DATA PROVIDED:
|---|
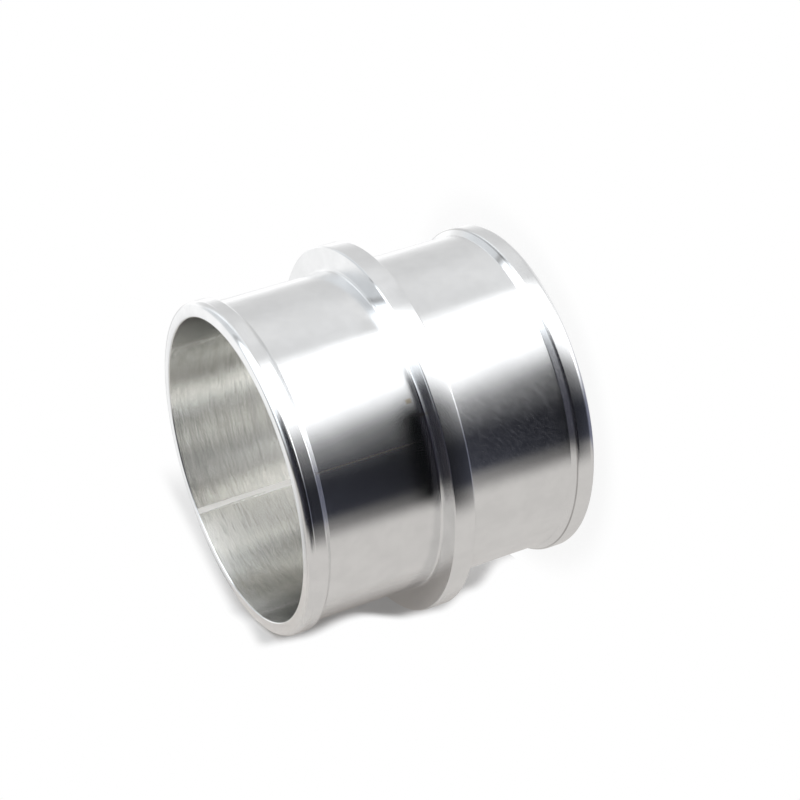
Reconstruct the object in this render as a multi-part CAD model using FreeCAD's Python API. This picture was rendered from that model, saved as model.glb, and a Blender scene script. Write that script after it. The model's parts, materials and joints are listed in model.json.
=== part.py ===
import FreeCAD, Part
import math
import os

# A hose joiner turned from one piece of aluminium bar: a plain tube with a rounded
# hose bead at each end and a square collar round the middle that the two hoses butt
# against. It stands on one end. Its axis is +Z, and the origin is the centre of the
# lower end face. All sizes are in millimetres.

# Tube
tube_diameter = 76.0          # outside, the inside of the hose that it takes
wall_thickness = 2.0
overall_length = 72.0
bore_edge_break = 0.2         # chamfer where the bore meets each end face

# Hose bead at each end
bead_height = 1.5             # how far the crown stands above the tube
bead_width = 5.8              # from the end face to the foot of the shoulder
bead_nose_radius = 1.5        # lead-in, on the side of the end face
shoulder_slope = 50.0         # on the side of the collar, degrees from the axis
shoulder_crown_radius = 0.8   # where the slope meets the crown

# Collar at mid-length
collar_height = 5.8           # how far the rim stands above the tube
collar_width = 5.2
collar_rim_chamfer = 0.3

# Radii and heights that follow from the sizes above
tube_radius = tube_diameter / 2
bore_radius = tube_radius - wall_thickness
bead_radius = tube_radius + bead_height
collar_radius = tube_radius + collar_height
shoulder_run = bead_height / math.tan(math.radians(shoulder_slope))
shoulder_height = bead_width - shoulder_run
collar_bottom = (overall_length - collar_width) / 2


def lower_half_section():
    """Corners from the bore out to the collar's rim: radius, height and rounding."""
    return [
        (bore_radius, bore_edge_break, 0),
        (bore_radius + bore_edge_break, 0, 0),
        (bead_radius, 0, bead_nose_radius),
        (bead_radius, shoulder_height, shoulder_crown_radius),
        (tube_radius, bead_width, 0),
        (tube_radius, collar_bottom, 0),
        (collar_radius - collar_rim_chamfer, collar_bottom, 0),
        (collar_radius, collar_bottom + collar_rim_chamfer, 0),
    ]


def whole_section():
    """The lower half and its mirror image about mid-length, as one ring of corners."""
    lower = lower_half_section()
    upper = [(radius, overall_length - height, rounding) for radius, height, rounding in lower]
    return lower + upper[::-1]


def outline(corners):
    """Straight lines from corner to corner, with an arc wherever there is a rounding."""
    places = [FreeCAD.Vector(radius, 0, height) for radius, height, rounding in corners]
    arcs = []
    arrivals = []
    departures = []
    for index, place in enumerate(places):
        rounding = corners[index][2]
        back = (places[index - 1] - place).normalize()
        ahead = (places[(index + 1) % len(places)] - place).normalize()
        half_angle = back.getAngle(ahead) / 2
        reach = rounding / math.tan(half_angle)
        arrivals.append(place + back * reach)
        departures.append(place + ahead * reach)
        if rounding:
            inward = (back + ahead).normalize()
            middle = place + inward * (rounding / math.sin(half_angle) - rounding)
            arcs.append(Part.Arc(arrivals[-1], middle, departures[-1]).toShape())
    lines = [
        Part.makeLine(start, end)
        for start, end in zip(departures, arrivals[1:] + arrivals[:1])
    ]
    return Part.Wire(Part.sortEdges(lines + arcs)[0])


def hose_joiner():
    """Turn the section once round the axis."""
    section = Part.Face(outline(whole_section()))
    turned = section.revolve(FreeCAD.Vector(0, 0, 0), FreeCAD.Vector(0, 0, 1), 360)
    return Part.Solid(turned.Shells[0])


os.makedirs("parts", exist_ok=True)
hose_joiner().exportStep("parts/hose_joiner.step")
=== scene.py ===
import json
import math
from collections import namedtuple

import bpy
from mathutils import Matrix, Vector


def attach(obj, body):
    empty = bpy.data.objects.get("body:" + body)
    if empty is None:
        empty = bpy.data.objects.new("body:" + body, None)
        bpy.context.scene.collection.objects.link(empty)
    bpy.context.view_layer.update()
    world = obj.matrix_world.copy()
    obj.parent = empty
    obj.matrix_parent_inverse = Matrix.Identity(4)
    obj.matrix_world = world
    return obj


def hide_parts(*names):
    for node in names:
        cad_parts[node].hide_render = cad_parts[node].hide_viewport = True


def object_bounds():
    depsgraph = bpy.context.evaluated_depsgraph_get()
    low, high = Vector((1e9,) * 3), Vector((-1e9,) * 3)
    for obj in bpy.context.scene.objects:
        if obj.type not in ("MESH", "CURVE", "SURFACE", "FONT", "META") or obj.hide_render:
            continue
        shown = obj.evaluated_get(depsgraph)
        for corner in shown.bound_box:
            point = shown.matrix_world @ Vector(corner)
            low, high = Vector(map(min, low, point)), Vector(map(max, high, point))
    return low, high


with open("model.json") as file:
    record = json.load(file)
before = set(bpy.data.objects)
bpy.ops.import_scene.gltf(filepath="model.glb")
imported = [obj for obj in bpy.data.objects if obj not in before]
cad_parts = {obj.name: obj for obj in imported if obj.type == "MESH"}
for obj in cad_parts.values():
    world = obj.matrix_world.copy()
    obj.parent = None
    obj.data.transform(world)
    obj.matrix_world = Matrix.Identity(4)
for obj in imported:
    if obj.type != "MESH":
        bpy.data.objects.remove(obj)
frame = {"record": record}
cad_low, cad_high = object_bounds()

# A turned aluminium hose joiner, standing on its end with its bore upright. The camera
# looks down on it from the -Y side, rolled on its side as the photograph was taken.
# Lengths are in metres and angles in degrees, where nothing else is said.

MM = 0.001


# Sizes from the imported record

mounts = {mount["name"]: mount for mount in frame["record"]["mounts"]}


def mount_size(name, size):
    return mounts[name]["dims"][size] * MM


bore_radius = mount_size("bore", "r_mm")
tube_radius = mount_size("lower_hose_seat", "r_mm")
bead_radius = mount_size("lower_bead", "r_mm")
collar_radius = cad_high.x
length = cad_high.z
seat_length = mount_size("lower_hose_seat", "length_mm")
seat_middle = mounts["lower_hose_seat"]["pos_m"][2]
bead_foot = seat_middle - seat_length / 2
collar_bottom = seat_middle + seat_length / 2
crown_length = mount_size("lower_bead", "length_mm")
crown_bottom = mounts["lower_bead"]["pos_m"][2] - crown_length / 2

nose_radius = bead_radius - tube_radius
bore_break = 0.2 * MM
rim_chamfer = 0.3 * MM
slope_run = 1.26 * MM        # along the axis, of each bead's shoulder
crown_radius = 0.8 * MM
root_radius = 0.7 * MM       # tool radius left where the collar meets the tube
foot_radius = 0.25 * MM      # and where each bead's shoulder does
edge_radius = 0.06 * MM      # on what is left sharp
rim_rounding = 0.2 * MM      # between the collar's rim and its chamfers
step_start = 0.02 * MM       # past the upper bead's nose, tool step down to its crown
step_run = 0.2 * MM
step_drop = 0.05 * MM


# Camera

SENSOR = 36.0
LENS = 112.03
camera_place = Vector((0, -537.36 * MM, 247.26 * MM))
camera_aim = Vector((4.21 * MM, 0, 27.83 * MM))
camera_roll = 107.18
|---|
DIRECTION: In the listing above, locate the line containing "0, 1), 360)" and the line containing "obj.parent = None". Transcribe those two lines and everything between them, exactly as written.

COMPLETE ANSWER:
    turned = section.revolve(FreeCAD.Vector(0, 0, 0), FreeCAD.Vector(0, 0, 1), 360)
    return Part.Solid(turned.Shells[0])


os.makedirs("parts", exist_ok=True)
hose_joiner().exportStep("parts/hose_joiner.step")
=== scene.py ===
import json
import math
from collections import namedtuple

import bpy
from mathutils import Matrix, Vector


def attach(obj, body):
    empty = bpy.data.objects.get("body:" + body)
    if empty is None:
        empty = bpy.data.objects.new("body:" + body, None)
        bpy.context.scene.collection.objects.link(empty)
    bpy.context.view_layer.update()
    world = obj.matrix_world.copy()
    obj.parent = empty
    obj.matrix_parent_inverse = Matrix.Identity(4)
    obj.matrix_world = world
    return obj


def hide_parts(*names):
    for node in names:
        cad_parts[node].hide_render = cad_parts[node].hide_viewport = True


def object_bounds():
    depsgraph = bpy.context.evaluated_depsgraph_get()
    low, high = Vector((1e9,) * 3), Vector((-1e9,) * 3)
    for obj in bpy.context.scene.objects:
        if obj.type not in ("MESH", "CURVE", "SURFACE", "FONT", "META") or obj.hide_render:
            continue
        shown = obj.evaluated_get(depsgraph)
        for corner in shown.bound_box:
            point = shown.matrix_world @ Vector(corner)
            low, high = Vector(map(min, low, point)), Vector(map(max, high, point))
    return low, high


with open("model.json") as file:
    record = json.load(file)
before = set(bpy.data.objects)
bpy.ops.import_scene.gltf(filepath="model.glb")
imported = [obj for obj in bpy.data.objects if obj not in before]
cad_parts = {obj.name: obj for obj in imported if obj.type == "MESH"}
for obj in cad_parts.values():
    world = obj.matrix_world.copy()
    obj.parent = None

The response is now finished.